Proven in the mobile telecom space for applications like pay-as-you-go billing, the Kabira server provides for application development using platform independent UML models and a highly abstracted scripting language called Action Language. Code generation to a target machine is automatic, making for very rapid and robust development.
Kabira can demonstrate a trading engine with entry level performance of 100,000 transactions per second with linear scaling and full HA running on low cost platforms, such as Sun Microsystems' recently launched Cool Thread Servers.

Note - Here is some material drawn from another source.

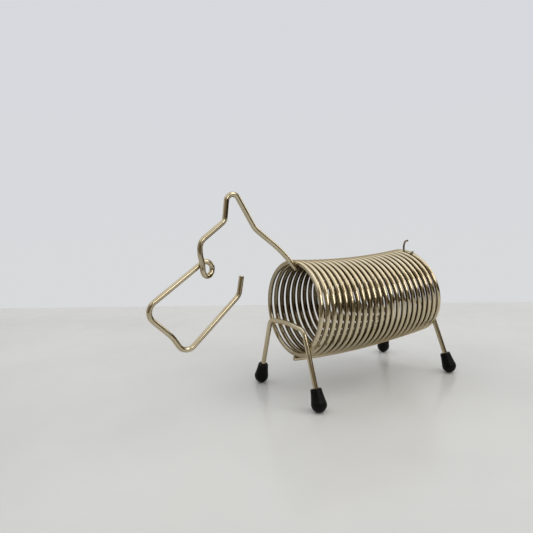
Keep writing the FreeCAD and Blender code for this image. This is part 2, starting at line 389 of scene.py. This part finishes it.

Another issue facing liquidity providers is that activity during a trading period can be concentrated in one or a few instruments in the wake of news that impacts a particular company or a sector or a new issue. This requires that trading in a particular instrument or group of instruments be dynamically allocated to appropriate processing resources. This plays to a grid of commodity processors with appropriate virtualisation software as a preferred platform. In the limit, one instrument may be allocated the sole use of a processor from a small pool of very high performance processors reserved for this purpose.
Another solution to the trading system capacity issue may be to revert to the call to market or single priced auction rather than the continuous auction to deal more effectively with peak demands. The call auction could be run every ten seconds for example, with a staggered auction time to counter gaming.
Conclusion
The dynamics of growth of automated trading indicate a disruptive change in transaction volumes and market data. This will require new solutions for provisioning of central trading engines as well as market data distribution and consolidation infrastructures.
Fortunately there are several initiatives on the way to meet the new requirements. The liquidity providers who are quickest to exploit the new technologies on offer stand to gain first mover advantage in the coming maelstrom.
Reference
1 Tom Atkinson, RS Market Regulation Services Inc, Algorithmic Trading Conference February 22, 2006.